Why it's good: Each skill is paired with a specific, measurable outcome. It shows you don't just know the tool—you know how to use it to drive results.

    How to Write Bullets That Actually Get Read

    Your bullet points should answer one question: 'What did you achieve, and how did it help the business?' If they don't, they're just filler. For mid-level roles, I expect at least 2-3 bullets per job that show ownership and impact.

    BAD Example:

    - Responsible for developing content strategy and managing editorial calendar.

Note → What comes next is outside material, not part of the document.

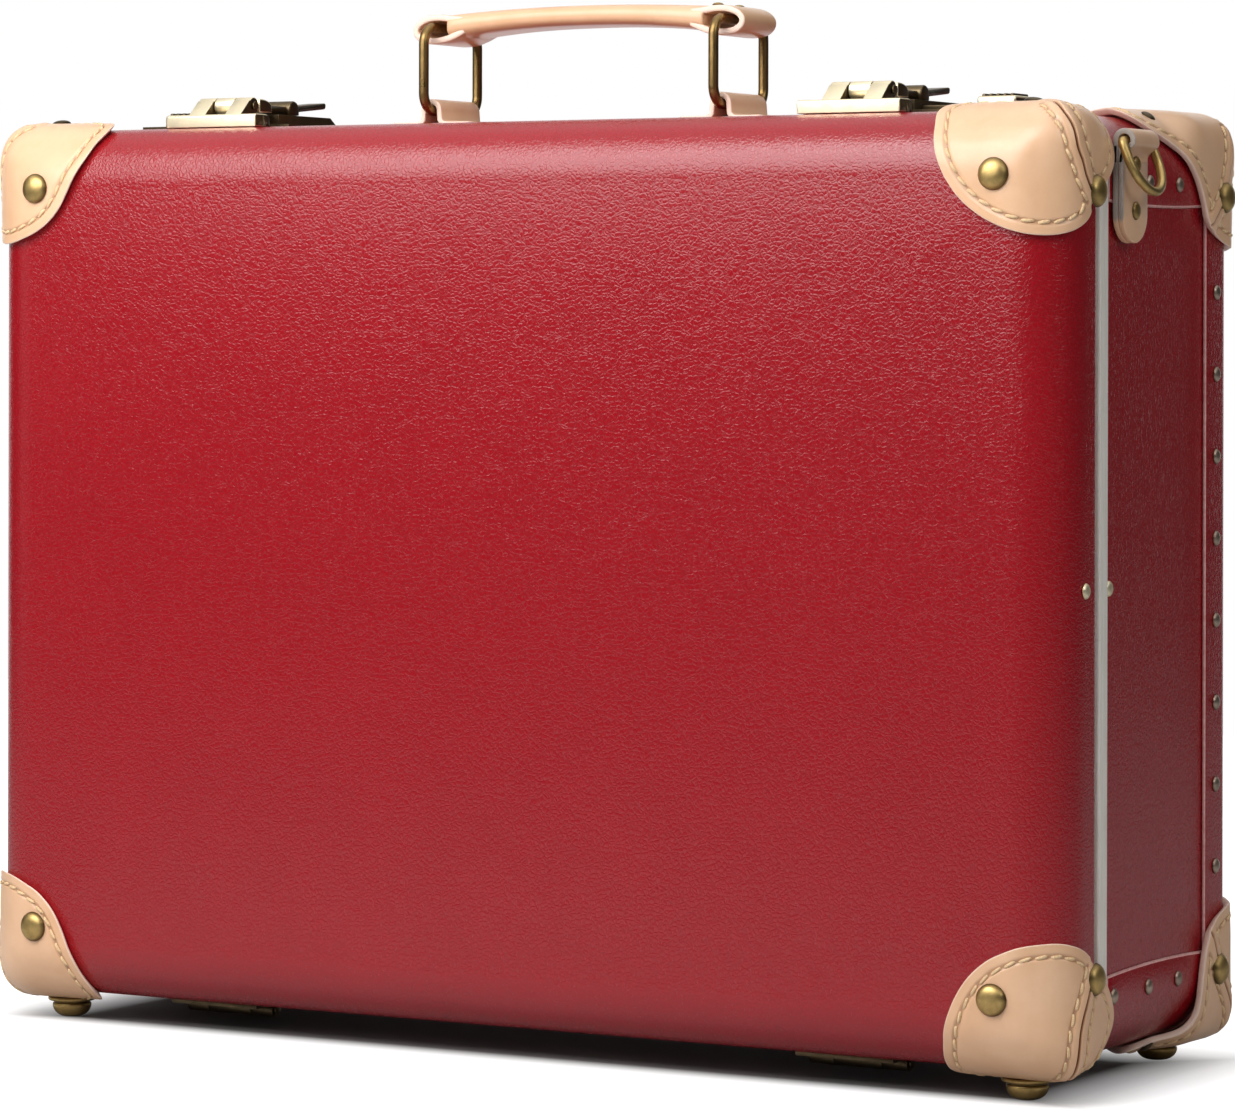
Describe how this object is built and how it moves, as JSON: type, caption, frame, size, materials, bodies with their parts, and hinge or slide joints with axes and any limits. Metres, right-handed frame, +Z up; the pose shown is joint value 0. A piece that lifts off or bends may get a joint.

    Why it's bad: 'Responsible for' is passive and vague. What strategy? What was the result?

    GOOD Example:

    - Developed a content strategy for a B2B SaaS company that focused on high-intent educational topics. This strategy led to a 50% increase in organic leads and established the company as a thought leader in the industry, evidenced by a 2x increase in newsletter subscribers.

    Why it's good: It starts with the action ('Developed'), specifies the focus ('high-intent educational topics'), and ties directly to business outcomes (50% more leads, 2x subscribers). This is the level of detail that makes me pause and read further.

      The Achievement Formula: How to Structure Any Bullet

      Use this template for every bullet point on your resume. It forces you to include evidence and context, which 90% of candidates miss.

      Template: [Action Verb] + [Specific Task/Project] + [Metric/Result] + [Business Impact].

      Example from the GOOD bullet above:

      - Action Verb: Developed

      - Specific Task/Project: a content strategy for a B2B SaaS company focused on high-intent educational topics

      - Metric/Result: 50% increase in organic leads, 2x increase in newsletter subscribers

      - Business Impact: established the company as a thought leader in the industry

      Apply it to your own experience. Instead of 'Managed SEO writing,' try 'Wrote 20 SEO-optimized blog posts targeting commercial keywords, increasing organic sign-ups by 15% in Q3.'

        Frequently Asked Questions

        What if I don't have access to exact metrics at my current job?

        Estimate based on available data (e.g., 'roughly 30% growth' from analytics dashboards) or use proxy metrics like 'reduced content production time by 20% through CMS optimization.' Recruiters prefer an honest estimate over no numbers at all.

        How do I handle a career gap or role without clear content strategy results?

        Frame it around skills applied: 'Led a freelance project to audit a client's content, identifying 10 gaps that informed their new strategy.' Focus on transferable outcomes like process improvements or stakeholder feedback.